Het is mensen die zich niet in de muzikantenwereld bewegen niet helemaal kwalijk te nemen dat ze vaak het idee hebben dat alle ècht goede muzikanten ook wel bekend zullen zijn. Als je je wel in die wereld beweegt, kom je echter regelmatig fantastische muzikanten tegen waar nog nooit iemand van gehoord lijkt te hebben. Er komt namelijk zoveel meer bij kijken om door te breken dan alleen maar heel erg goed zijn.
Een van de eerste keren dat ik merkte dat die aanname zeer onjuist was, was bij de ontdekking van de gitarist Eef Albers, ergens halverwege de jaren tachtig.
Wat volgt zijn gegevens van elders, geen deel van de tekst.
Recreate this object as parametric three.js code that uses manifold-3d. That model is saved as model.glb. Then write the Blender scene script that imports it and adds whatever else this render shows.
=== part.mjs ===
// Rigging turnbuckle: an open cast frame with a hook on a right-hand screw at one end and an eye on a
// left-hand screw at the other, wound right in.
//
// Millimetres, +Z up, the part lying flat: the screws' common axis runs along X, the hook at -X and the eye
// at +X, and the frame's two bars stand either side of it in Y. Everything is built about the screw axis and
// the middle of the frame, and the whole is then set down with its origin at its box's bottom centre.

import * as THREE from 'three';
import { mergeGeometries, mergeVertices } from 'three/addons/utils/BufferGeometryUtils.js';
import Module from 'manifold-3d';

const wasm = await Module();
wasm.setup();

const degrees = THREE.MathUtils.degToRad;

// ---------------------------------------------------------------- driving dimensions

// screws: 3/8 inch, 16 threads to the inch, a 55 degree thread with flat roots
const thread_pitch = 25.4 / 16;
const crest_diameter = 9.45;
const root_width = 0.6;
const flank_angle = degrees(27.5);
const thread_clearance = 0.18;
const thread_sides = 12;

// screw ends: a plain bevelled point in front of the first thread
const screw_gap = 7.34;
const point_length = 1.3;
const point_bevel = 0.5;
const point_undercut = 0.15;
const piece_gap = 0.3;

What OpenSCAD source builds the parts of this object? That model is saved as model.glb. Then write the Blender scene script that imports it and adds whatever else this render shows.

Een weliswaar niet geheel onbekende gitarist, die nog op een album van de nadagen van Focus meespeelde, maar ook zeker niet bekend. Zelfs lang niet bij alle gitaristen.
Ik werd door de drummer van de eerste band waar ik ooit in speelde destijds geattendeerd op een op een live act waaraan Eef Albers destijds meedeed, met de zangeres Julia Lo’ko, Earring drummer Cesar Zuiderwijk en -bassist Rinus Gerritsen (de laatste moest die avond moest invallen, en het werd een hoorbaar zware avond voor hem, omdat dit wel even wat anders was dan Golden Earring).
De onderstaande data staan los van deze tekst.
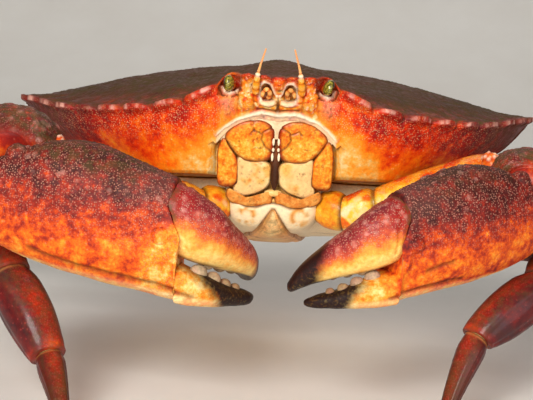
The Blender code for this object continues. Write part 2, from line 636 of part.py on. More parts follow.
def finger_path(distance, label, u):
    """Place and heading along a finger that starts at u and turns inwards at its root and near its tip."""
    steps = 20
    w = 0.0
    heading = 0.0
    for k in range(steps):
        covered = distance * (k + 0.5) / steps
        heading = FINGER_BEND[label] * ease(0.0, 10.0, covered) * (1 + covered / 110)
        heading += TIP_BEND[label] * ease(15.0, 30.0, covered)
        u += distance / steps * math.cos(heading)
        w -= distance / steps * math.sin(heading)
    return u, w, heading


def palm_rings(frame, wrist_normal, sides):
    """Rings of the palm from the wrist's plane to the knuckle's leaning one."""
    rings = []
    for u in (0.0, 4.0, 9.0, 15.0, 22.0, 30.0, 38.0):
        top, bottom, half_thick = (curve(rows, u) for rows in (PALM_TOP, PALM_BOTTOM, PALM_HALF_THICK))
        lean = KNUCKLE_LEAN * ease(10.0, 44.0, u)
        centre = frame.place(u, (top + bottom) / 2, 0.0)
        normal = wrist_normal.lerp(frame.u + frame.v * lean, ease(0.0, 12.0, u))
        half_height = (top - bottom) / 2 * frame.scale
        rings.append(ring(centre, normal, frame.v, half_thick * frame.scale, half_height, sides, 2.4))
    middle_u = (KNUCKLE_TOP[0] + KNUCKLE_BOTTOM[0]) / 2
    knuckle = (KNUCKLE_TOP[1], KNUCKLE_BOTTOM[1], 8.0)
    rings.append(claw_ring(frame, middle_u, 0.0, 0.0, *knuckle, sides, KNUCKLE_LEAN))
    return rings


def knob(centre, way, radius, finish):
    """A rounded bead with its poles along a direction, to be joined to what it grows from."""
    profile = []
    for polar in (0.5, 1.05, math.pi / 2, 2.1, 2.64):
        half = radius * math.sin(polar)
        profile.append(((1 - math.cos(polar)) / 2, half, half))
    reach = way.normalized() * radius
    rings = segment(centre - reach, centre + reach, way, way, KNOB_UP, profile, 8, squareness=2.0)
    return make_node("knob", *skin(rings), finish)


def finger_teeth(frame, label, edge_rows, root_u, teeth, below, finish):
    """Blunt teeth along the edge of a finger that is given by rows of distance and height."""
    beads = []
    for distance, radius in teeth:
        u, w, heading = finger_path(distance, label, root_u)
        centre = frame.place(u, curve(edge_rows, distance) + below, w)
        beads.append(knob(centre, frame.turned(heading), radius * frame.scale, finish))
    return beads


def build_propodus(label, wrist_normal, finish):
    """The palm with the claw's fixed finger, its teeth and the knobs of its two joints."""
    frame = ClawFrame(label)
    rings = palm_rings(frame, wrist_normal, PALM_SIDES)
    for distance, top, bottom, half_thick in FINGER_ROWS:
        u, w, heading = finger_path(distance, label, FINGER_ROOT)
        lean = KNUCKLE_LEAN * (1 - ease(0.0, 7.0, distance))
        rings.append(claw_ring(frame, u, w, heading, top, bottom, half_thick, PALM_SIDES, lean))
    palm = make_node(f"claw_{label}_propodus", *skin(rings), finish)
    upper_edge = [(row[0], row[1]) for row in FINGER_ROWS]
    beads = finger_teeth(frame, label, upper_edge, FINGER_ROOT, FINGER_TEETH, -0.6, finish)
    for u, v, w, radius in PALM_KNOBS:
        beads.append(knob(frame.place(u, v, w), frame.u, radius * frame.scale, finish))
    join(palm, beads)


def build_dactyl(label, finish):
    """The claw's movable finger, which starts at the leaning plane of the knuckle."""
    frame = ClawFrame(label)
    rings = []
    for distance, top, bottom, half_thick in DACTYL_ROWS:
        plane_u = KNUCKLE_TOP[0] + (KNUCKLE_TOP[1] - (top + bottom) / 2) * KNUCKLE_LEAN + GAP / frame.scale * 1.05
        root_u = DACTYL_ROOT if distance else plane_u
        u, w, heading = finger_path(distance, label, root_u)
        lean = KNUCKLE_LEAN * (1 - ease(0.0, 9.0, distance))
        rings.append(claw_ring(frame, u, w, heading, top, bottom, half_thick, DACTYL_SIDES, lean))
    dactyl = make_node(f"claw_{label}_dactyl", *skin(rings), finish)
    lower_edge = [(row[0], row[2]) for row in DACTYL_ROWS]
    join(dactyl, finger_teeth(frame, label, lower_edge, DACTYL_ROOT, DACTYL_TEETH, 1.2, finish))


CLAW_PROFILES = {
    "coxa": ((0.0, 4.4, 4.6), (0.5, 5.4, 5.6), (1.0, 5.0, 5.2)),
    "merus": ((0.0, 4.6, 4.9), (0.12, 5.4, 5.8), (0.22, 5.0, 5.4), (0.34, 5.9, 6.3),
              (0.6, 7.2, 7.9), (0.88, 8.2, 9.2), (1.0, 7.2, 8.2)),
    "carpus": ((0.0, 6.6, 7.6), (0.15, 10.2, 11.2), (0.4, 13.0, 14.0), (0.66, 12.8, 14.6),
               (0.88, 8.8, 12.2), (1.0, 6.6, 9.6)),
}
CARPUS_BOW = {"right": Vector((-4.0, 1.5, 6.0)), "left": Vector((4.0, 0.0, 1.5))}
SPUR_PROFILE = ((0.0, 4.6, 4.6), (0.5, 3.4, 3.4), (0.85, 1.8, 1.8), (1.0, 0.7, 0.7))
CARPUS_TOOTH = {"right": Vector((-57.5, -71.0, 71.5)), "left": Vector((58.2, -60.0, 71.5))}


def build_claw_arm(label, finishes):
    """The base, arm and wrist block of a claw; returns the normal of the wrist's plane."""
    joints = [CLAW_ROOT[label], CLAW_ISCHIUM[label], CLAW_ELBOW[label], CLAW_WRIST[label]]
    ways = [(b - a).normalized() for a, b in zip(joints, joints[1:])]
    wrist_normal = (PALM_HEADING[label].normalized() + ways[2] * 0.7).normalized()
    normals = [ways[0], (ways[0] + ways[1]).normalized(), (ways[1] + ways[2]).normalized(), wrist_normal]
    blocks = {}
    for i, (part, profile) in enumerate(CLAW_PROFILES.items()):
        start, end = joints[i] + normals[i] * (GAP / 2), joints[i + 1] - normals[i + 1] * (GAP / 2)
        scale, bow = (CLAW_SCALE[label], CARPUS_BOW[label]) if part == "carpus" else (1.0, Vector())
        scaled = [(t, half_width * scale, half_height * scale) for t, half_width, half_height in profile]
        rings = segment(start, end, normals[i], normals[i + 1], UP, scaled, 14, bow)
        blocks[part] = make_node(f"claw_{label}_{part}", *skin(rings), finishes[part])
    spur = CARPUS_TOOTH[label]
    root = spur.lerp(joints[2].lerp(joints[3], 0.5), 0.55)
    cone = segment(root, spur, spur - root, spur - root, UP, SPUR_PROFILE, 8)
    join(blocks["carpus"], [make_node("spur", *skin(cone), finishes["carpus"])])
    return wrist_normal


def build_claws():
    """Both claws, each in its own pose, folded in front of the mouth."""
    cream = material("claw_base_cream", (0.8, 0.45, 0.14), 0.45)
    arm = material("claw_arm_orange", (0.62, 0.16, 0.04), 0.45)
    red = material("claw_dark_red", (0.22, 0.03, 0.02), 0.45)
    palm = material("claw_palm_red", (0.42, 0.07, 0.03), 0.42)
    finger = material("claw_finger_pink", (0.5, 0.16, 0.1), 0.42)
    for label in ("left", "right"):
        wrist_normal = build_claw_arm(label, {"coxa": cream, "merus": arm, "carpus": red})
        build_propodus(label, wrist_normal, palm)
        build_dactyl(label, finger)


def build_legs():
    """The eight walking legs."""
    red = material("leg_red", (0.3, 0.035, 0.02), 0.42)
    tip = material("leg_tip_brown", (0.12, 0.05, 0.03), 0.4)
    finishes = {"merus": red, "carpus": red, "propodus": red, "dactyl": tip}
    for name in LEG_REACH:
        build_leg(name, finishes)


def main():
    """Every named piece of the crab, in an emptied scene."""
    for leftover in list(bpy.data.objects):
        bpy.data.objects.remove(leftover)
    build_carapace()
    build_thorax()
    tail = material("tail_cream", (0.6, 0.42, 0.25), 0.5)
    make_node("abdomen", *skin(tail_rings()), tail)
    build_mouthparts()
    build_feelers_and_eyes()
    build_claws()
    build_legs()


main()
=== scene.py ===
"""The looks of a red rock crab: fine shell, claws, face and legs laid over its solids.

Lengths are millimetres unless a name says otherwise. Every point ends in the stance, where the crab stands on
z = 0 with +X to its own left and -Y ahead of it. The shell frame is the carapace laid level: x left, y back,
z up. A claw's frame runs u from wrist to fingers, v up the palm and w out of its outer face.
"""
import itertools
import math

import bpy
import numpy as np
from mathutils import Matrix, Vector


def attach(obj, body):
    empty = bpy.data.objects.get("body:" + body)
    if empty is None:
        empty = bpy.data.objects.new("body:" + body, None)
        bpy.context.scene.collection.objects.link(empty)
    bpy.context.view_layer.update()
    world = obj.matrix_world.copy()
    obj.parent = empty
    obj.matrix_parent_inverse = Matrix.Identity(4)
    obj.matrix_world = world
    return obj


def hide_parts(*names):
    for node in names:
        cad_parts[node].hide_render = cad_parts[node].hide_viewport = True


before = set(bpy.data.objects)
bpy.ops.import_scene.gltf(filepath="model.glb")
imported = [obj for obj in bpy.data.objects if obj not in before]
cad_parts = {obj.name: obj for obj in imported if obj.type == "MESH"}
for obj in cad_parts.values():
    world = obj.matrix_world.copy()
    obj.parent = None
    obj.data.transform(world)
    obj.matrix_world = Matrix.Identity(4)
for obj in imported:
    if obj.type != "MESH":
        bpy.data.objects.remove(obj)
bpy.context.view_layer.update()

MM = 0.001
UP = np.array((0.0, 0.0, 1.0))
SIDES = ((1, "left"), (-1, "right"))
# How far back the stance moves, so that the middle of the footprint is the origin
FOOTPRINT_SHIFT = 18.67
# Half the gap between two segments of a limb
JOINT_GAP = 0.15

# Carapace
HALF_WIDTH = 80.0
SHELL_FRONT = 58.2
SHELL_REAR = 42.0
REAR_HALF = 27.0
REAR_CORNER = 40.0
CREST = np.array((0.0, -10.0, 17.0))
PITCH = math.radians(10.0)
TIP_RISE = 72.5
FRONT_HALF = 10.5
FRONT_TOOTH_PITCH = 4.2
FRONT_TOOTH_LENGTH = 1.8
ORBIT_END = 17.4
ORBIT_SETBACK = 4.2
SIDE_TEETH = 9
SIDE_TOOTH_LENGTH = 2.4
SIDE_TOOTH_LIFT = 1.2
SIDE_CORNER = (17.4, -57.4)
SIDE_FULLNESS = 1.5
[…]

Ik kende wel al een solo-album van Eef Albers, maar vond dat wat te netjes, te steriel. Een echte jazzliefhebber ben ik ook nooit geweest, alhoewel aspecten ervan me wel interesseerden. Bij vlagen kwam hij er wel doorheen, maar het bleef wat te netjes naar mijn smaak.
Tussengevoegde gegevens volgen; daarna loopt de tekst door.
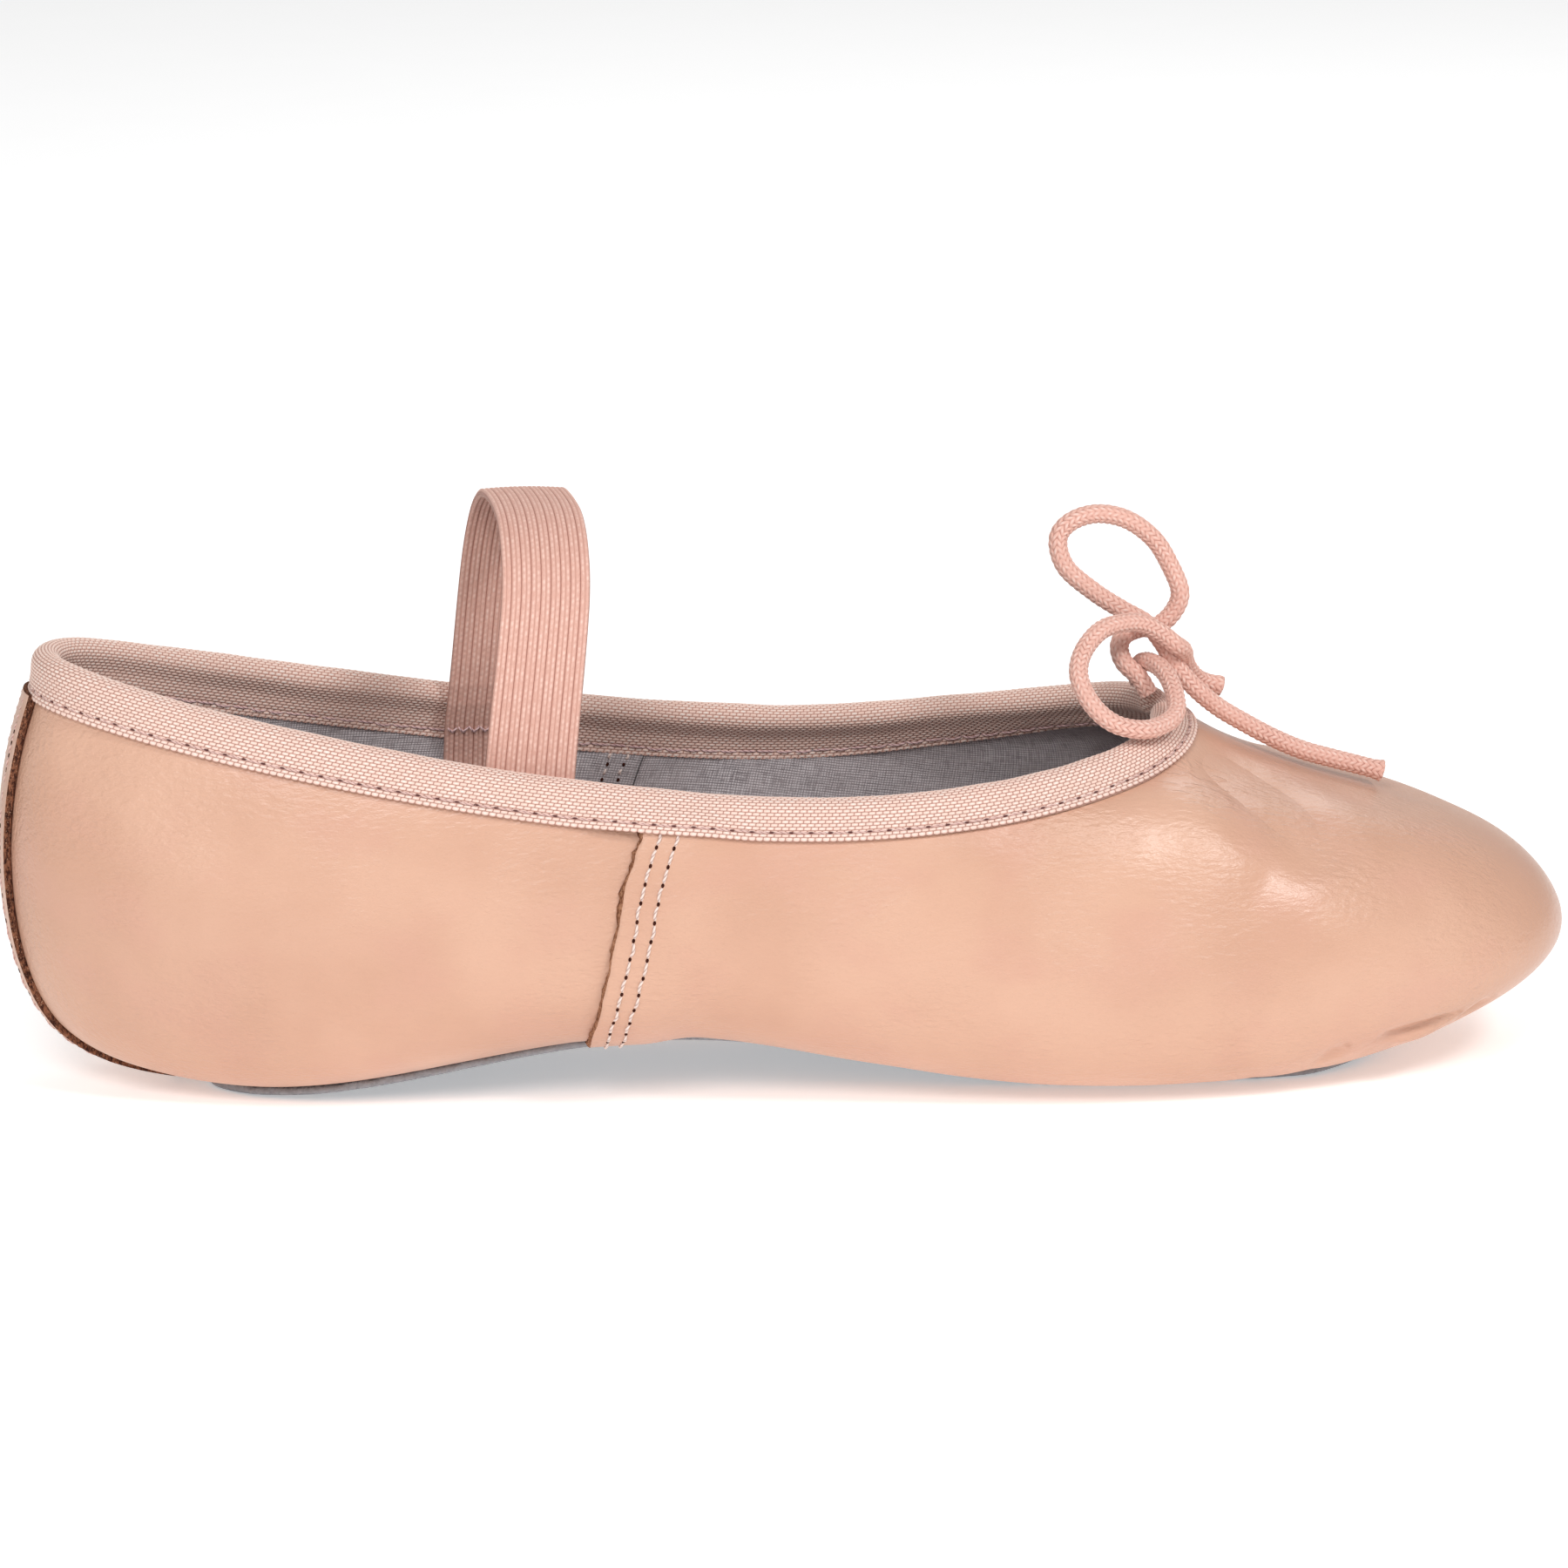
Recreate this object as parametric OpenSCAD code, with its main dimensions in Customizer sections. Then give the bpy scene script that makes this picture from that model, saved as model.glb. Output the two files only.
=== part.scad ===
// Leather ballet slipper: full suede sole, lapped side seams, back stay,
// drawstring binding tied in a bow, and an elastic instep strap.
// Millimetres. +X points to the toe, -Y is the near side, +Z is up.
// Shape tables are written from the heel at x = 0 and are centred by place().

/* [Shoe] */
// Length of the upper, heel to toe
upper_length = 232; // [226:1:238]
// Width of the upper across the ball
ball_width = 77; // [75:1:80]
// Height of the upper's edge at the back of the heel
back_height = 62; // [61:1:63]

/* [Materials] */
// Thickness of the upper leather
leather_t = 1.0; // [0.8:0.1:1.1]
// Thickness of the cotton lining
lining_t = 0.4; // [0.3:0.1:0.5]
// Thickness of the suede sole
sole_t = 1.4; // [1.2:0.1:1.4]
// Thickness of the elastic strap
strap_t = 1.2; // [1:0.1:1.3]

/* [Trim] */
// Width of the elastic strap
strap_w = 13.2; // [11:0.2:14]
// Height of the strap's crown above the ground
strap_top = 88; // [80:1:92]
// Diameter of the drawstring
cord_d = 2.8; // [2.4:0.1:2.8]
// Depth of the binding below the top edge of the leather
binding_depth = 3.4; // [3:0.1:3.6]
// Length of one stitch
stitch_len = 2.1; // [1.8:0.1:2.3]

/* [Hidden] */

// Colours
leather_color = [0.86, 0.66, 0.55];
stay_edge_color = [0.45, 0.27, 0.19];
trim_color = [0.92, 0.70, 0.62];
lining_color = [0.80, 0.78, 0.78];
suede_color = [0.42, 0.45, 0.49];
board_color = [0.72, 0.62, 0.50];
thread_color = [0.93, 0.84, 0.78];

// Middle of the shoe, from the heel
x_mid = 116.6;
kx = upper_length / 232;
ky = ball_width / 77;
kz = back_height / 62;
layer_gap = 0.08;
// Room between leather and lining, whose facets differ
lining_space = 0.3;

// A point of the shape tables in the shoe's own frame
function place(p) = [(p.x - x_mid) * kx, p.y * ky, p.z * kz];

// ---- Bottom profile -------------------------------------------------------
arch_from = 42;
arch_to = 160;
arch_lift = 7;
spring_from = 186;
spring_run = 46;
spring_lift = 7;
function clamp01(a) = max(0, min(1, a));
function smooth(a) = let (c = clamp01(a)) c * c * (3 - 2 * c);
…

Een fantastische jazzgitarist was hij altijd al, als je dit hoort:
Dat kan echt niet iedereen…
Maar bij die live-uitvoering ging Eef Albers geheel uit zijn dak op een manier die ik nog niet eerder van hem gehoord had. Ik wist niet wat ik zag en hoorde, nog nooit had ik van dichtbij een gitarist dingen horen spelen zoals hij deed. En let wel, ik had in datzelfde café, Altstadt te Eindhoven, ook Jan Akkerman live gezien op een van zijn betere avonden (dat is namelijk wel altijd even afwachten bij die man).
Ik heb begin jaren negentig ook een workshop gevolgd bij Eef Albers, dat was een bijzondere ervaring. Een belangrijk concept dat hij me toen geleerd heeft is dat je een improvisatie moet zien alsof je je luisteraars aan een dun draadje voort trekt. Als je te grote stappen neemt breekt het draadje, en ben je ze kwijt. Een concept dat me later ook van nut is geweest als computerdocent, overigens.
Hij, maar ook andere muzikanten die mij les hebben gegeven, legde verder vooral de nadruk op wàt je wilde spelen, niet hoe of met welke techniek. Als je jong bent kun je je nogal makkelijk verliezen in het willen leren van allerlei technische hoogstandjes – en techniek is bepaald niet onbelangrijk, het geeft je wel degelijk meer expressiemogelijkheden – maar je zult toch vooral eerst moeten weten wàt je wilt spelen. De techniek dient er vervolgens voor om dat uit te kunnen voeren.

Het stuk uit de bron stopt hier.